Untuk menjaga kehati-hatian, berdasarkan UU No. 41/2004, izin penukaran tanah wakaf dikeluarkan oleh Menteri Agama berdasarkan persetujuan dan rekomendasi dari Badan Wakaf Indonesia (BWI). Sebelum memberikan rekomendasi, BWI akan melakukan survei ke lokasi dan mendapat masukan dari tim penilai yang anggotanya terdiri dari unsur: pemerintah daerah kabupaten/kota, kantor pertanahan kabupaten/kota, Majelis Ulama Indonesia (MUI) kabupaten/kota, kantor Departemen Agama kabupaten/kota, dan Nazhir tanah wakaf yang bersangkutan. (Pasal 49 ayat 3, PP. 42/2006)
Urus Status Masjid
Jadi, bisa dibayangkan, betapa hati-hatinya alih fungsi masjid wakaf, yang sangat berbeda sekali dengan masjid di atas lahan milik pribadi yang dengan mudah berubah fungsi. Lalu, bagaimana kita menyikapi kasus masjid Raudhatul Islam? Status tanahnya sudah jelas wakaf, karena adanya Akta Ikrar Wakaf dan Sertifikat Wakaf. Karena itu, alih fungsinya pun tergantung keputusan Menteri Agama, memberikan izin atau tidak. Menag dengan tegas menyatakan telah memberikan izin. Begitu juga dengan BWI, juga telah memberikan rekomendasi.
Untuk masjid al-Ikhlas, hingga kini ada dua versi keterangan. Versi pertama mengatakan bahwa masjid tersebut milik Detasemen Hubungan Kodam (Denhubdam), dengan bukti sertifikat tanah. Versi yang lain mengatakan itu adalah tanah wakaf dengan bukti keterangan beberapa saksi. Secara hukum, masjid tersebut milik Denhubdam.

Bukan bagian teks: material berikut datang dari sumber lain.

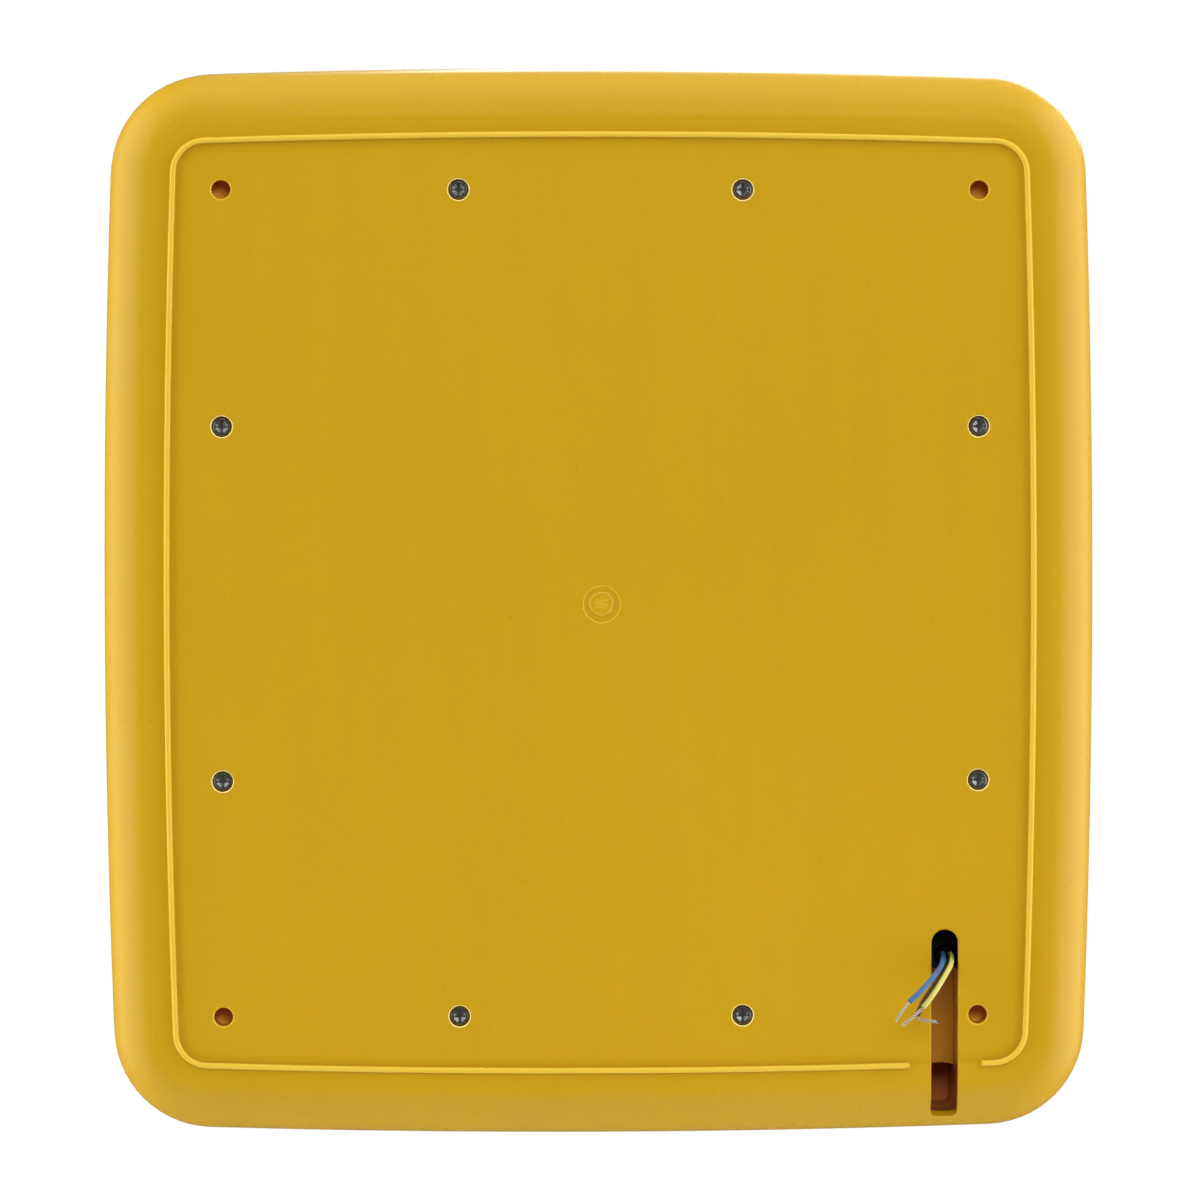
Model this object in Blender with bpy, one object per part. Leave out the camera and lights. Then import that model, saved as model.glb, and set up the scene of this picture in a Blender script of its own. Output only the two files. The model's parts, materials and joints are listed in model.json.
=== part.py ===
"""Pedestrian traffic light for a wall: a yellow two-part housing, a hinged lens door with a sun visor,
and the LED gear inside. Metres, +Z up. The lenses face -Y and the flat back lies on the plane Y = 0,
with the origin at the middle of that back. A depth is a distance forward (towards -Y) from the back."""

from math import atan2, cos, pi, radians, sin, sqrt

import bmesh
import bpy
from mathutils import Matrix, Vector
from mathutils.geometry import interpolate_bezier

# ---------------------------------------------------------------- driving dimensions
HALF_W, HALF_H = 0.1887, 0.2030  # housing outline at its widest
CORNER_R = 0.0400
BOW_R = 4.5  # the four sides bow out very slightly
WALL = 0.0032
GAP = 0.0003  # left between pieces that touch
OVER = 0.0010  # how far a Boolean tool reaches past the face it starts from
SIDE_STEPS, CORNER_STEPS = 2, 5  # outline facets in half a side and in one corner
ROUND_SIDES, SMALL_SIDES, FINE_SIDES = 12, 8, 16  # sides of the cylinders

EDGE_R = 0.0192  # round edge between the back and the sides
DRAFT = 0.0026  # the sides widen this much from the round edge to the rim
REAR_RIM = 0.055
RIB_SHAPE, RIB_W, RIB_H = (0.16195, 0.17495, 0.0120), 0.0020, 0.0015
RIB_GAP = 0.0140  # half the break in the rib at the cable slot

FRAME_SHAPE = (HALF_W - 0.0006, HALF_H - 0.0006, CORNER_R - 0.0006)
FRAME_BACK, FRAME_SHOULDER, FLANGE_BACK, FLANGE_FRONT = 0.0570, 0.0710, 0.0735, 0.0775
FRAME_EDGE = ((0.0012, 0.0750), (0.0045, FLANGE_FRONT))  # (inset, depth) from the shoulder to the flat front
FLANGE_INSET = 0.0046  # inner side wall where it meets the flange
TONGUE_BACK, TONGUE_OUT, TONGUE_IN = 0.0500, 0.0042, 0.0064
OPENING = (0.130, 0.1425, 0.008)  # half width, half height, corner radius
GASKET_OUT, GASKET_IN = 0.0009, 0.0029

DOOR_INSET, DOOR_WALL, DOOR_EDGE_R = 0.012, 0.0032, 0.0060
DOOR_BACK, DOOR_FRONT = 0.0795, 0.1022
WINDOW_OUTER = (0.1400, 0.1525, 0.0200)
WINDOW_INNER = (0.1350, 0.1475, 0.0150)
SEAT = (0.1456, 0.1581, 0.0125)  # pocket that takes the lens
SEAT_WALL = (0.1490, 0.1615, 0.0155)
SEAT_BACK, SEAT_FLOOR, DOOR_HOLLOW = 0.0805, 0.0950, 0.0988
DOOR_GASKET_OUT, DOOR_GASKET_IN = 0.0128, 0.0146

HOLE_X, HOLE_Z = 0.1413, 0.1544  # the four blind fixing holes
MOUNT_HOLE_R, MOUNT_HOLE_END, MOUNT_BOSS_R, MOUNT_BOSS_END = 0.0035, 0.0100, 0.0070, 0.0135
SCREW_X, SCREW_Z = 0.0530, 0.0662  # the eight housing screws lie on the same lines
BOSS_R, BOSS_END = 0.0058, 0.0138
HEAD_SINK, HEAD_BORE_R, SHANK_HOLE_R = 0.0030, 0.0038, 0.0022
PILLAR_R, PILOT_END = 0.0056, 0.034

SLOT_X, SLOT_R = -0.1289, 0.00505  # cable slot in the back, above the lower edge
SLOT_TOP, SLOT_FOOT, SLOT_FOOT_R = -0.1224, -0.1919, 0.0025
DUCT_FLOOR, DUCT_STEP_Z, DUCT_DEEP_FLOOR, DUCT_WALL = 0.0225, -0.1750, 0.0425, 0.0030
GROMMET_X, GROMMET_Z, GROMMET_R, GROMMET_FACE = -0.1287, -0.1287, 0.0099, 0.0125
CABLE_X, CABLE_Z, CABLE_R, CABLE_FACE = -0.1302, -0.1335, 0.0036, 0.0110
NECK_R, NECK_END, NUT_R, NUT_BACK = 0.0056, 0.0320, 0.0095, 0.0260

HINGE_X, HINGE_DEPTH, HINGE_Z = 0.1827, 0.0828, 0.100
KNUCKLE_R, PIN_R, PIN_HOLE_R = 0.0044, 0.0019, 0.0023
LUG_HALF, KNUCKLE_END, PIN_END = 0.0070, 0.0170, 0.0190
LUG_BACK, LUG_IN, LUG_OUT, ARM_BACK = 0.0765, 0.0028, 0.0020, 0.0806
PIN_CAP_R, PIN_CAP_END = 0.0035, 0.0198

LATCH_X, LATCH_Z = -0.1606, 0.0875
LATCH_SHAFT_R, LATCH_HOLE_R, LATCH_BOSS_R = 0.0037, 0.0042, 0.0070
CAM_HALF_L, CAM_HALF_W, CAM_BACK, CAM_FRONT = 0.0094, 0.0035, 0.0702, 0.0732
KNOB_R, KNOB_FRONT = 0.0072, 0.1062
KNOB_SLOT_HALF_W, KNOB_SLOT_DEEP, KNOB_SLOT_HALF_L = 0.0009, 0.0020, 0.0085
CAM_SLOT_X, CAM_SLOT_Z = 0.0008, 0.0010  # clearance of the cam in the front frame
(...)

Bukan masjid wakaf karena tidak adanya akta ikrar wakaf atau sertifikat wakaf.
Tapi, tidak menutup kemungkinan itu adalah masjid wakaf berdasarkan keterangan beberapa saksi. Hanya saja kelemahannya terletak pada ikar wakaf yang kemungkinan hanya dilakukan secara lisan, tidak dicatatkan pada Pejabat Pembuat Akta ikrar Wakaf, dalam hal ini adalah Kepala Kantor Urusan Agama. Maka, meskipun secara agama itu wakaf, tapi tidak diakui secara hukum.
Kejadian ini menjadi pelajaran kita bersama, masjid tempat kita ibadah sebaiknya berdiri di atas tanah wakaf, agar tidak ada masalah di kemudian hari. Kalau pun sekarang masih berstatus hak milik, ya sebaiknya pemilik melakukan ikrar wakaf di KUA terdekat dan mengganti sertifikat tanah dari hak milik menjadi sertifikat wakaf. Dengan begitu, ”rumah Allah” akan terlindungi dari tangan-tangan yang tidak bertanggung jawab.